4. Partner Internally
Cooperstein added that in his experience “the sales teams look to marketing for guidance. They want to know how to tell a better story than others in their space and how to win more business.” In short, “Sales needs to carry the company message, not just the sales numbers.”
Sych agrees on this kind of partnership and noted that at Suterra “Marketing is setting the message and Sales is responsible for delivering.”
The needs and roles of sales and marketing, even when they are part of the same organization as they are at Suterra, are different and require open partnership. “Field salespeople are busy and are dealing with day-to-day issues of their customers,” Sych said. “Marketing people are back in the office thinking it will be simple to follow the approach they have recommended.” In many companies, this can lead to silo thinking, pointing fingers, and breakdowns in relationships. In fact, InsideView’s Report “The State of Sales and Marketing Alignment in 2018” noted that negative perceptions between the groups leave 28% of sellers thinking they would do a better of marketing than their marketing colleagues and 23% of marketers believing they would do a better job of selling. However, the truth is that the groups need each other to be successful.
“There is a connection and dependency throughout the business and between sales and marketing,” Sych noted. “Whether they are on a single team or separated, they should be reminded that they need each other.”
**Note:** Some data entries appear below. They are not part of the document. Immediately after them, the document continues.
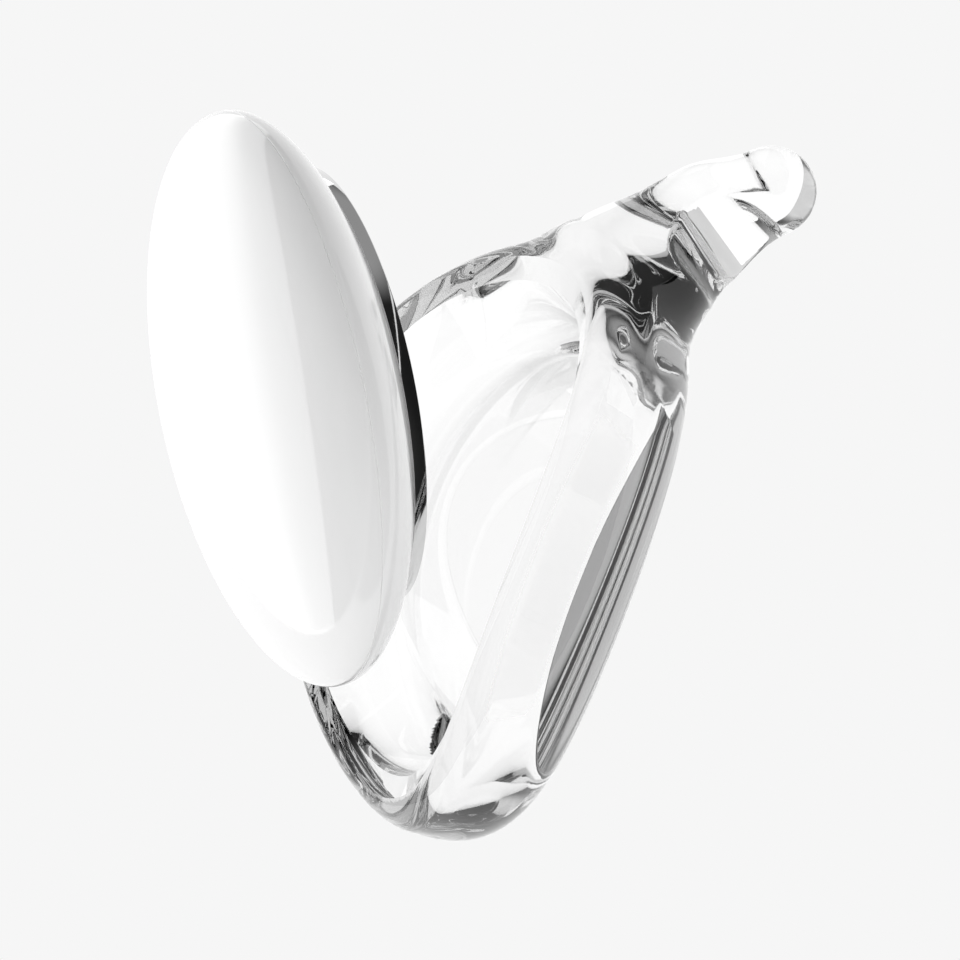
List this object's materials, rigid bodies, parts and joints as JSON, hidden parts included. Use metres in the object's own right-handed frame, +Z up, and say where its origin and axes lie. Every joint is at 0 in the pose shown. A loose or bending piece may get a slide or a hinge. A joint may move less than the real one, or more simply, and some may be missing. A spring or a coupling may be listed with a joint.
{
  "type": "clear dish with domed cap",
  "caption": "Clear arched dish with a finger tail, and a white lens-shaped cap on a chrome-banded plug that lies in the dish's mouth.",
  "frame": {"origin": "middle of the small flat under the dish that it rests on", "axes": "+Z up, out of the resting surface; +Y from the dish toward the tail; X across"},
  "size_m": [0.074, 0.0949, 0.0714],
  "materials": {
    "clear": "polished, clear all through",
    "white": "high gloss",
    "inner_white": "gloss",
    "chrome": "mirror plated",
    "seal": "matte silicone",
    "steel": "plain"
  },
  "bodies": {
    "dish": {"clear_body": "clear"},
    "cap": {"cap_dome": "white", "cap_underside": "white", "chrome_band": "chrome", "plug_disc": "inner_white", "plug_gasket": "seal", "cap_weight": "steel", "cap_screws": "steel"}
  },
  "joints": [
    {"name": "cap_lift", "type": "hinge", "parent": "dish", "child": "cap", "pos_m": [0, -0.01035, 0.04941], "axis": [1, 0, 0], "range_deg": [-28.1, 60]}
  ]
}
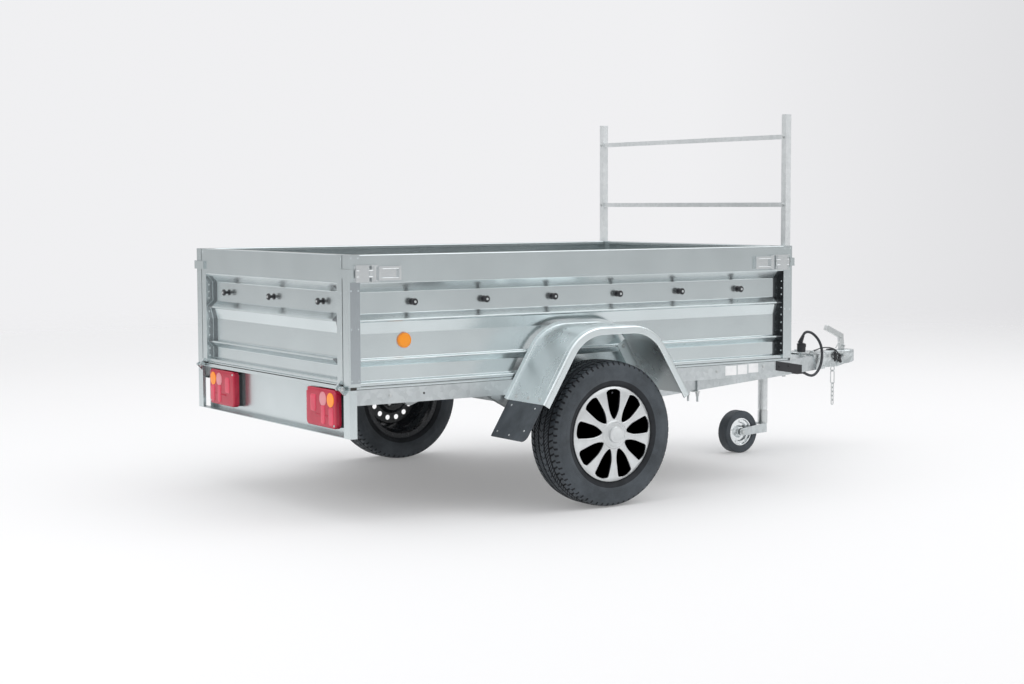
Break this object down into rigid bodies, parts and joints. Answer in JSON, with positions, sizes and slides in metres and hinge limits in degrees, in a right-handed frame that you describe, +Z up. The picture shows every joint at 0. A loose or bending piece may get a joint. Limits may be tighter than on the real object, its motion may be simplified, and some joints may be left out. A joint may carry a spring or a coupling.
{
  "type": "utility trailer",
  "caption": "Single-axle galvanised box trailer with drop gates, ladder rack, mudguards, V drawbar with ball coupling, and jockey wheel.",
  "frame": {"origin": "on the road, below the middle of the bounding box", "axes": "+X forwards to the coupling, +Y to the trailer's left, +Z up"},
  "size_m": [3.376, 1.93, 1.635],
  "materials": {
    "galvanised": "satin",
    "black_paint": "satin",
    "tyre": "matte",
    "rubber": "matte",
    "black_plastic": "matte",
    "silver_plastic": "satin",
    "red_lens": "gloss",
    "amber_lens": "gloss",
    "plywood": "matte",
    "zinc": "satin"
  },
  "bodies": {
    "chassis": {"rail_right": "galvanised", "rail_left": "galvanised", "cross_member_front": "galvanised", "cross_member_mid": "galvanised", "cross_member_axle": "galvanised", "drawbar_right": "galvanised", "drawbar_left": "galvanised", "nose_plate": "galvanised", "coupling": "galvanised", "axle_tube": "galvanised", "swing_arm_left": "galvanised", "swing_arm_right": "galvanised", "wall_right": "galvanised", "wall_left": "galvanised", "light_bar": "galvanised", "mudguard_right": "galvanised", "mudguard_left": "galvanised", "latches_right": "galvanised", "latches_left": "galvanised", "rack_upright_right": "galvanised", "rack_upright_left": "galvanised", "rack_bar_upper": "galvanised", "rack_bar_lower": "galvanised", "jockey_tube": "galvanised", "safety_chain": "galvanised", "plug_holder": "galvanised", "coupling_handle": "zinc", "floor": "plywood", "lamp_left": "red_lens", "lamp_right": "red_lens", "side_reflectors": "amber_lens", "mudflap_right": "rubber", "mudflap_left": "rubber", "cable": "rubber", "breakaway_cable": "rubber", "hooks_right": "black_plastic", "hooks_left": "black_plastic", "marker_bracket_right": "black_plastic", "marker_bracket_left": "black_plastic", "plug": "black_plastic", "cable_gland": "black_plastic", "breakaway_gland": "black_plastic", "breakaway_hook": "black_plastic"},
    "wheel_left": {"tyre_left": "tyre", "rim_left": "black_paint", "cover_left": "galvanised"},
    "wheel_right": {"tyre_right": "tyre", "rim_right": "black_paint", "cover_right": "silver_plastic"},
    "tailgate": {"tailgate": "galvanised", "tailgate_hooks": "black_plastic"},
    "front_gate": {"front_gate": "galvanised", "front_gate_hooks": "black_plastic"},
    "jockey_slide": {"jockey_inner": "zinc"},
    "jockey_fork": {"jockey_fork": "galvanised"},
    "jockey_wheel": {"jockey_rim": "galvanised", "jockey_tyre": "rubber"}
  },
  "joints": [
    {"name": "wheel_left_spin", "type": "hinge", "parent": "chassis", "child": "wheel_left", "pos_m": [-0.569, 0.842, 0.3], "axis": [0, 1, 0], "continuous": true},
    {"name": "wheel_right_spin", "type": "hinge", "parent": "chassis", "child": "wheel_right", "pos_m": [-0.569, -0.842, 0.3], "axis": [0, 1, 0], "continuous": true},
    {"name": "tailgate_drop", "type": "hinge", "parent": "chassis", "child": "tailgate", "pos_m": [-1.678, 0, 0.53], "axis": [0, -1, 0], "range_deg": [0, 170]},
    {"name": "front_gate_drop", "type": "hinge", "parent": "chassis", "child": "front_gate", "pos_m": [0.63, 0, 0.53], "axis": [0, 1, 0], "range_deg": [0, 65]},
    {"name": "jockey_crank_travel", "type": "slide", "parent": "chassis", "child": "jockey_slide", "axis": [0, 0, -1], "range_m": [0, 0.18]},
    {"name": "jockey_swivel", "type": "hinge", "parent": "jockey_slide", "child": "jockey_fork", "pos_m": [1.076, 0, 0.138], "axis": [0, 0, 1], "continuous": true},
    {"name": "jockey_wheel_spin", "type": "hinge", "parent": "jockey_fork", "child": "jockey_wheel", "pos_m": [0.911, 0, 0.105], "axis": [0, 1, 0], "continuous": true}
  ]
}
In order for marketing to be successful, we have to hit our revenue targets. In order for sales to be successful, we need to have messaging and tools in the market. They should be incentivized together.”
Beyond having common goals, Suterra has created positions to act as bridges between sales and marketing. “Having people who own the products through the product launch helps facilitate sales success by improving the visibility of how this approach is being received by the market and allowing us to adjust our message or approach to better optimize the results in real time,” she commented.
Speaking to marketers, Sych had some final advice: “Marketing organizations have to be strong to do their job well. Confidence in the marketing organization is earned and learned.” Successful launches in which marketing and sales both see their unique contributions, help reinforce this confidence and mutual respect.
Advice you can use: Make sure the sales and marketing organization (or organizations) know how they win together and align goals and incentives. Celebrate the wins together and build upon that success.